I lived a life people would be jealous of, but…
Honestly, I’ve lived. I had a happy childhood, a loving mother, and experienced the full high school she-bang— elected class president, toxic high school drama, first love, acceptance into Ivy Leagues… a dream experience.
I’ve immersed myself into organized religion, experienced death of a loved one, and been best man at my cousin’s wedding as well as a groomsman at my best friend’s wedding.
I’ve had boyfriends, I’ve had sex. And I’ve made out with hot guys.
I’ve purchased homes. And I’ve traveled — Japan, Taiwan, Argentina, Spain, Iceland, Dominican Republic, Cabo, etc.
I’ve had a threesome, fucked a masked stranger at a sex club, and been to gay saunas.
I’ve had a biological child and seen my niece walk for the first time.
I’ve kept a YouTube channel going for almost a year (and still going), posting heartfelt content I care about, and getting over 30K views.
And I’ve written music that people have asked to buy, that has been rearranged and performed all over the world. I’ve written lyrics that have been painted on walls.
It’s been a life many would love to live. And yet, I find myself focusing on “more”. It’s not your typical “more” of pursuing career advancement. No, I wish I was a hotter guy, had more perseverance to launch another YT channel, had more strength/health/youth to do more extreme things and make more friends. To break through and make a big impact.
Because still, even though it’s been an amazing experience that I am so thankful for, I haven’t done anything big in terms of a world impacting level. I haven’t scaled anything that has reached a national level, in terms of influence.

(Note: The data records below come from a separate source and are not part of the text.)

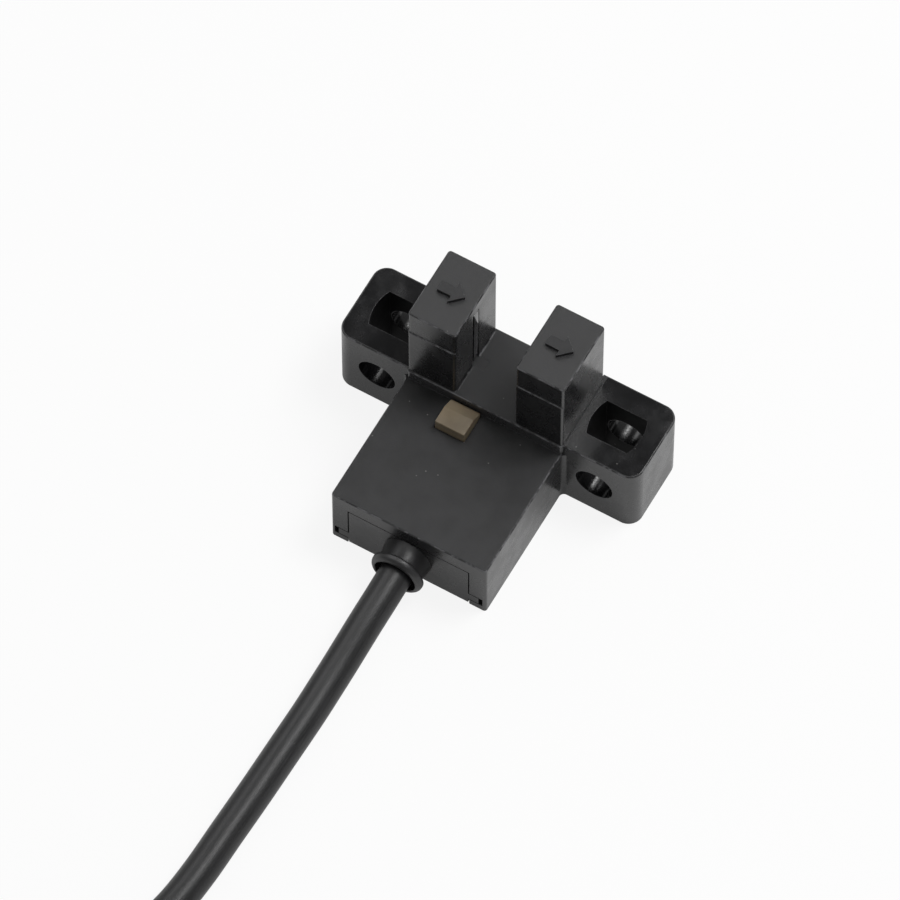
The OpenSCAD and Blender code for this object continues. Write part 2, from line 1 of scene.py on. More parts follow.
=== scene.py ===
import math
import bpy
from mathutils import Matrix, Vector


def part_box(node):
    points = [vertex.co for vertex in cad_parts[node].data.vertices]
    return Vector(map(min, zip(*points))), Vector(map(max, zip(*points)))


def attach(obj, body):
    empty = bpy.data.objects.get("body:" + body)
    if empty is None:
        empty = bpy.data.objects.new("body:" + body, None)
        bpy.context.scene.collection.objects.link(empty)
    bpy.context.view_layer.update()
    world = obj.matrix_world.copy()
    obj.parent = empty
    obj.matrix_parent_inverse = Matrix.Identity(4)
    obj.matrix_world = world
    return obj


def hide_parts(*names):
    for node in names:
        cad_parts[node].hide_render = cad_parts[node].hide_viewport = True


bl_info = {
    "name": "Slot optical sensor",
    "version": (1, 0, 0),
    "blender": (4, 5, 0),
    "location": "3D View > Sidebar > Sensor",
    "description": "Finishes, cable with its coil and small studio for the slot optical sensor",
    "category": "Object",
}

import bpy
import numpy as np
from mathutils import Vector

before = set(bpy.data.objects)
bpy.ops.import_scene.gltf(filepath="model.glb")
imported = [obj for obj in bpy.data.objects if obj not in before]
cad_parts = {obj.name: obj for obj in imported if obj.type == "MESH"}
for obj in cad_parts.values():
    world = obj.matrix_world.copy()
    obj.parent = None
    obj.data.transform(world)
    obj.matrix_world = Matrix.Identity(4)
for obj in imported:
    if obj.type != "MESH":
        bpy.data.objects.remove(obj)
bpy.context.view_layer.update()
MM = 0.001
BODY = "root"


def box_mm(node):
    """Lowest and highest corner of a CAD node, as arrays in millimetres."""
    low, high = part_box(node)
    return np.array(low) / MM, np.array(high) / MM


COIL_LOW, COIL_HIGH = box_mm("cable_coil")
TAIL_LOW, TAIL_HIGH = box_mm("cable_tail")
WINDOW_LOW, WINDOW_HIGH = box_mm("indicator_window")
BUSHING_LOW, BUSHING_HIGH = box_mm("cable_bushing")
TIE_LOW, TIE_HIGH = box_mm("coil_tie")
CABLE_R = (TAIL_HIGH[2] - TAIL_LOW[2]) / 2
COIL_OUT = (COIL_HIGH[0] - COIL_LOW[0]) / 2
COIL_X, COIL_Y = COIL_HIGH[0] - COIL_OUT, COIL_HIGH[1] - COIL_OUT

# Points of the cable's middle from the bushing's mouth to the coil, in millimetres
RUN = [
    (0, -12.85, 2.9), (0, -14.4, 2.9), (0, -16, 2.8), (-0.05, -18, 2.55),
    (-0.1, -20, 2.2), (-0.15, -22, 1.85), (-0.2, -24, 1.6), (-0.25, -26.5, 1.4),
    (-0.35, -30, 1.35), (-0.45, -34, 1.35), (-0.6, -38, 1.35), (-0.75, -42, 1.35),
    (-1.15, -45.5, 1.35), (-2.1, -49, 1.35), (-3.4, -52.5, 1.35), (-4.6, -56, 1.35),
    (-4.95, -60, 1.35), (-4.9, -63.5, 1.35), (-4.9, -66.2, 1.35),
]
# Steps of the smooth curve between two of them
RUN_STEPS = 8

# Sizes that the source of the part also names, in millimetres
BODY_HALF = 6.75
HOUSING_BODY_Y = -11.75
ARM_TOP = 16.3
EAR_H = 7.6
DECK_Z = 6.5
DECK_UNDER = 5.7
HOLE_X = 9.5
HOLE_Y = 3.45
HOLE_R = 1.6
LONG_HOLE_HALF_L = 2.13
CROSS_HOLE_Z = 3.9
BRIDGE_LIP = 0.2
BEAM_Y = 3.1
SLIT_W = 0.95
SLIT_TOP = 15.2
SLIT_DEPTH = 0.12
PANE_T = 0.25
NECK_R = 1.85
COLLAR_T = 0.65
MOUTH_R = 1.75
MOUTH_DEPTH = 1.0
FLANGE_T = 0.7
CORE_R = 0.35
FREE_CORE_L = 11.0
FREE_TIP_L = 5.0
LEAD_SPREAD = 1.2
LEAD_SINK = 0.9
TIE_T = 0.5
HEAD_L = 4.0
HEAD_H = 1.4

# Sizes of the dressed pieces alone, in millimetres
HAIR = 0.02  # keeps two faces apart that would lie in one place
PANE_GAP = 0.22  # beside and above the light panes
PANE_BEHIND = 0.02  # from the arms' walls back to the panes
NECK_FLARE = 0.17  # how much wider the bushing's neck is at the housing than at its collar
NECK_FILLET = 0.18
COLLAR_FRONT_R = 0.42
COLLAR_EDGE_R = 0.1
FLANGE_STEP = 0.15
GUIDE_FOOT_L = 0.35  # how far the light guide's foot reaches past its block
GUIDE_FOOT_H = 0.5
GUIDE_BACK = 0.1
GUIDE_SLOPE_L = 1.05
GUIDE_SLOPE_H = 0.6
STRAP_CORNER_R = 1.6
STRAP_NARROWER = 0.8

# Shine and roughness of the housing's own places. Those TAKEN or ADDED change what is there
PLAIN_SHINE = 0.5
ARM_SHINE = 0.64
LONG_HOLE_SHINE = 0.06
# Shine that the painted shade near the bridge takes away
PAINTED_SHADE_SHINE_TAKEN = 0.2
LONG_HOLE_ROUGHNESS = 0.5
CROSS_HOLE_ROUGHNESS = 0.12
ARROW_ROUGHNESS_TAKEN = 0.05
STAIN_ROUGHNESS_ADDED = 0.12

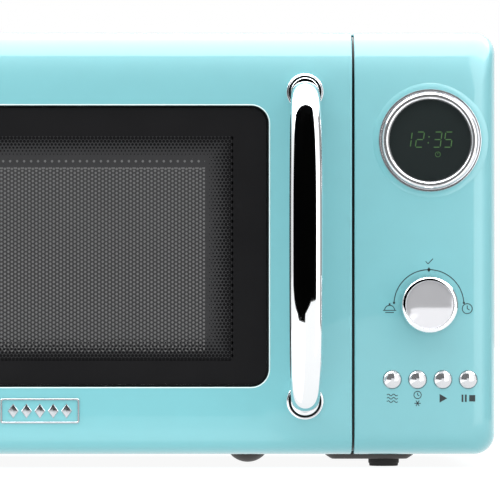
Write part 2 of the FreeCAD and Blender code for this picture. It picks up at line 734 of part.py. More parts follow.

My ambition is fickle. My motivation is spotty. I remain, after all, a single gay man, glued to his chair, behind many screens. Skinny, glasses, and delicate. Watching anime, shows, movies, and YouTube videos. Eating snacks. And sleeping. Working an 9 to 5.
I’m playing safe mode. And I know I lack the stamina to play hard mode.
Yes, I’m grateful. Yes, I thank God for everything. But it’s not wrong to want to reach for more, right? It’s not wrong to want to give it my all, right? I think that’s what I need to do. Get off my ass and give it my all.